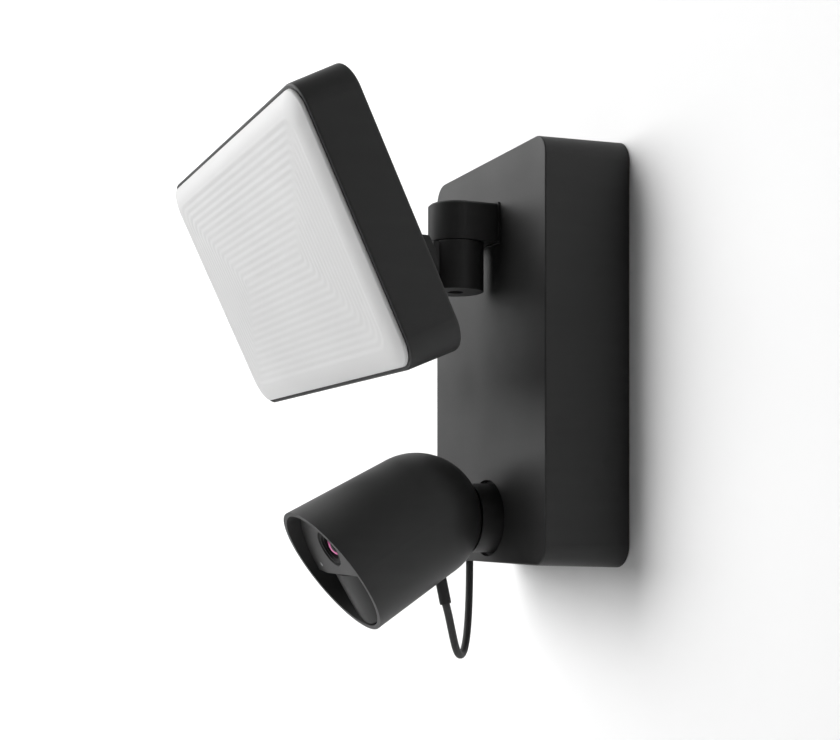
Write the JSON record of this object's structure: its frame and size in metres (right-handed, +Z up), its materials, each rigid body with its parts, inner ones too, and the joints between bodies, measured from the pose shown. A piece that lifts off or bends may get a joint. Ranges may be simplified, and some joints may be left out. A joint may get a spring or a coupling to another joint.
{
  "type": "floodlight security camera",
  "caption": "Wall-mounted security floodlight: a rectangular lamp on a pan and tilt knuckle above a bullet camera on a magnetic swivel neck, both on a flat wall box.",
  "frame": {"origin": "centre of the wall box's rear face, in the plane of the wall", "axes": "+Z up, -Y out of the wall towards the viewer, +X to the right of someone facing the unit"},
  "size_m": [0.2316, 0.2034, 0.2877],
  "materials": {
    "case_plastic": "fine satin grain, charcoal",
    "dark_plastic": "matte",
    "rubber_black": "matte",
    "zinc_steel": "zinc plated",
    "magnet_nickel": "nickel plated",
    "diffuser_white": "opal, soft sheen",
    "white_plastic": "matte white",
    "aluminium": "as cast",
    "board_white": "white solder mask",
    "board_green": "solder mask",
    "component_dark": "moulded",
    "washer_nylon": "natural nylon",
    "fascia_plastic": "fine matte, dark grey",
    "pir_plastic": "smoked, satin",
    "lens_glass": "coated glass",
    "light_pipe": "clear light pipe"
  },
  "bodies": {
    "wall_unit": {"arm_base": "case_plastic", "arm_base_screw_left": "zinc_steel", "arm_base_screw_right": "zinc_steel", "arm_gasket": "rubber_black", "box_shell": "case_plastic", "cable_grommet": "rubber_black", "cable_wall_half": "rubber_black", "capacitor_main": "component_dark", "capacitor_small": "component_dark", "fixing_screw_left": "zinc_steel", "fixing_screw_right": "zinc_steel", "heat_sink": "aluminium", "neck_socket": "dark_plastic", "pan_bolt": "zinc_steel", "power_board": "board_green", "radio_board": "board_green", "rear_plate": "dark_plastic", "spring_washer": "zinc_steel", "terminal_block": "dark_plastic", "transformer": "component_dark", "wall_bracket": "zinc_steel", "wall_seal": "rubber_black"},
    "knuckle": {"pan_knuckle": "case_plastic", "pan_washer": "dark_plastic", "tilt_pin": "zinc_steel", "tilt_washer_left": "washer_nylon", "tilt_washer_right": "washer_nylon"},
    "lamp": {"lamp_housing": "case_plastic", "diffuser": "diffuser_white", "lamp_seal": "rubber_black", "reflector_frame": "white_plastic", "led_board": "board_white", "led_array": "board_white", "heat_spreader": "aluminium", "lamp_arm": "case_plastic", "lamp_arm_screw_1": "zinc_steel", "lamp_arm_screw_2": "zinc_steel", "lamp_arm_screw_3": "zinc_steel", "lamp_arm_screw_4": "zinc_steel"},
    "neck": {"neck_collar": "case_plastic", "neck_magnet": "magnet_nickel", "cup_pad": "rubber_black", "neck_retainer": "dark_plastic"},
    "camera": {"camera_shell": "case_plastic", "fascia": "fascia_plastic", "pir_lens": "pir_plastic", "lens_barrel": "dark_plastic", "lens_glass": "lens_glass", "status_light": "light_pipe", "sensor_board": "board_green", "main_board": "board_green", "inner_chassis": "dark_plastic", "speaker": "dark_plastic", "pir_sensor": "zinc_steel", "steel_pole_plate": "zinc_steel", "cable_socket": "zinc_steel", "cable_plug": "rubber_black", "cable_camera_half": "rubber_black"}
  },
  "joints": [
    {"name": "lamp_pan", "type": "hinge", "parent": "wall_unit", "child": "knuckle", "pos_m": [0, -0.069, 0.065], "axis": [0, 0, 1], "range_deg": [-35, 35]},
    {"name": "lamp_tilt", "type": "hinge", "parent": "knuckle", "child": "lamp", "pos_m": [0, -0.098, 0.052], "axis": [1, 0, 0], "range_deg": [-25, 18]},
    {"name": "neck_swivel", "type": "hinge", "parent": "wall_unit", "child": "neck", "pos_m": [0, -0.05, -0.08775], "axis": [0, 1, 0], "range_deg": [-45, 45], "deforming": ["cable_wall_half"]},
    {"name": "camera_tilt", "type": "hinge", "parent": "neck", "child": "camera", "pos_m": [0, -0.0931, -0.08775], "axis": [1, 0, 0], "range_deg": [-30, 20], "deforming": ["cable_camera_half"]}
  ]
}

Given instruction: Copy each line of the data that contains the word "joints".

The output:
Write the JSON record of this object's structure: its frame and size in metres (right-handed, +Z up), its materials, each rigid body with its parts, inner ones too, and the joints between bodies, measured from the pose shown. A piece that lifts off or bends may get a joint. Ranges may be simplified, and some joints may be left out. A joint may get a spring or a coupling to another joint.
  "joints": [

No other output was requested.